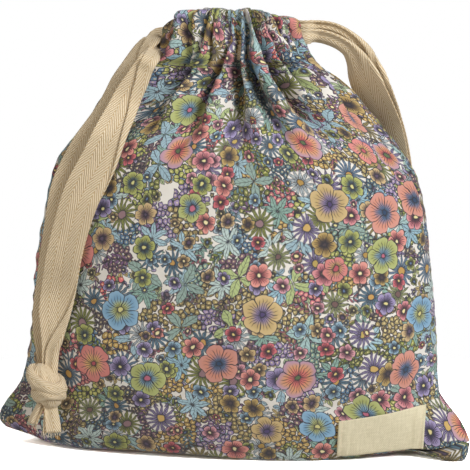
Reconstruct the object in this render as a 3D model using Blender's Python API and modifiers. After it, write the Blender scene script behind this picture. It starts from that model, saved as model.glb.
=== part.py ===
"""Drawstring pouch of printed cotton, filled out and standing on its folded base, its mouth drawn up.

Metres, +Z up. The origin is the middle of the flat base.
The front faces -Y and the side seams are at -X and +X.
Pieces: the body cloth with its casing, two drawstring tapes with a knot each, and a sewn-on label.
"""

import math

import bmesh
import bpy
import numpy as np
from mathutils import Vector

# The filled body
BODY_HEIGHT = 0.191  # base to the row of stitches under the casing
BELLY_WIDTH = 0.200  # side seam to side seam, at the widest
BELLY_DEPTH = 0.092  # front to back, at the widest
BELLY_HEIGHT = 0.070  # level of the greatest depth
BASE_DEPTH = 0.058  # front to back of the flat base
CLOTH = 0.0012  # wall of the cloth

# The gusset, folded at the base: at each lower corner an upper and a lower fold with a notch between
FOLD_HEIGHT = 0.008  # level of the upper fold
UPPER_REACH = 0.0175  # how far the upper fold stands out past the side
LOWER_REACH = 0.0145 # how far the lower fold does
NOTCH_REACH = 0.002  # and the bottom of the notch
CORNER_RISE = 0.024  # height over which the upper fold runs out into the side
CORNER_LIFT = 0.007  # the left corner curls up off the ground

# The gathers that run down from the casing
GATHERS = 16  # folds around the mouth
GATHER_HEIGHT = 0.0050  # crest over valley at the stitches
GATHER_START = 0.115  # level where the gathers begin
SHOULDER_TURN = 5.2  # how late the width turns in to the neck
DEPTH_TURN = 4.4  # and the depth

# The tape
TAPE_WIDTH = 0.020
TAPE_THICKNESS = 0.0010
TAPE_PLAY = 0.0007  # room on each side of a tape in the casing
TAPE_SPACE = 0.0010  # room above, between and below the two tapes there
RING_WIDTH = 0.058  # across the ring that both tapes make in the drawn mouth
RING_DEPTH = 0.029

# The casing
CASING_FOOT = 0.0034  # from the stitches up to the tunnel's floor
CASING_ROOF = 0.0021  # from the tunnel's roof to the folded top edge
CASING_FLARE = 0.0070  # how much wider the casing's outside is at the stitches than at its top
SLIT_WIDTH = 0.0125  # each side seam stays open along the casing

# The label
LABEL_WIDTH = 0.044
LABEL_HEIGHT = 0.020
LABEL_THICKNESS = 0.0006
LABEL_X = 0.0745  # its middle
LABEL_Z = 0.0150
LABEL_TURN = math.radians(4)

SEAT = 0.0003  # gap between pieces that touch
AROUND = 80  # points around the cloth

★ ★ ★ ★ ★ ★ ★

● What needs to be done: What is needed is an exact copy of the lines from the start of the listing through the line where "DEPTH_TURN = 4.4" sits, please, both end lines included and nothing more.

● Task answer:
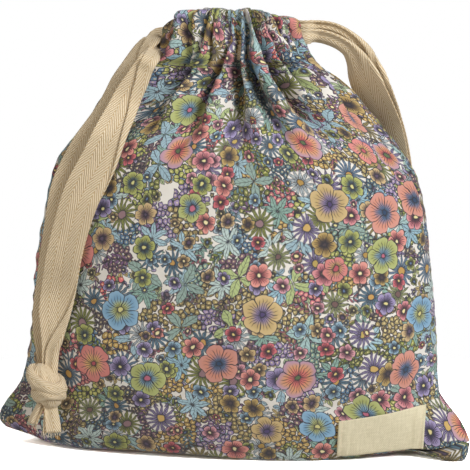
Reconstruct the object in this render as a 3D model using Blender's Python API and modifiers. After it, write the Blender scene script behind this picture. It starts from that model, saved as model.glb.
=== part.py ===
"""Drawstring pouch of printed cotton, filled out and standing on its folded base, its mouth drawn up.

Metres, +Z up. The origin is the middle of the flat base.
The front faces -Y and the side seams are at -X and +X.
Pieces: the body cloth with its casing, two drawstring tapes with a knot each, and a sewn-on label.
"""

import math

import bmesh
import bpy
import numpy as np
from mathutils import Vector

# The filled body
BODY_HEIGHT = 0.191  # base to the row of stitches under the casing
BELLY_WIDTH = 0.200  # side seam to side seam, at the widest
BELLY_DEPTH = 0.092  # front to back, at the widest
BELLY_HEIGHT = 0.070  # level of the greatest depth
BASE_DEPTH = 0.058  # front to back of the flat base
CLOTH = 0.0012  # wall of the cloth

# The gusset, folded at the base: at each lower corner an upper and a lower fold with a notch between
FOLD_HEIGHT = 0.008  # level of the upper fold
UPPER_REACH = 0.0175  # how far the upper fold stands out past the side
LOWER_REACH = 0.0145 # how far the lower fold does
NOTCH_REACH = 0.002  # and the bottom of the notch
CORNER_RISE = 0.024  # height over which the upper fold runs out into the side
CORNER_LIFT = 0.007  # the left corner curls up off the ground

# The gathers that run down from the casing
GATHERS = 16  # folds around the mouth
GATHER_HEIGHT = 0.0050  # crest over valley at the stitches
GATHER_START = 0.115  # level where the gathers begin
SHOULDER_TURN = 5.2  # how late the width turns in to the neck
DEPTH_TURN = 4.4  # and the depth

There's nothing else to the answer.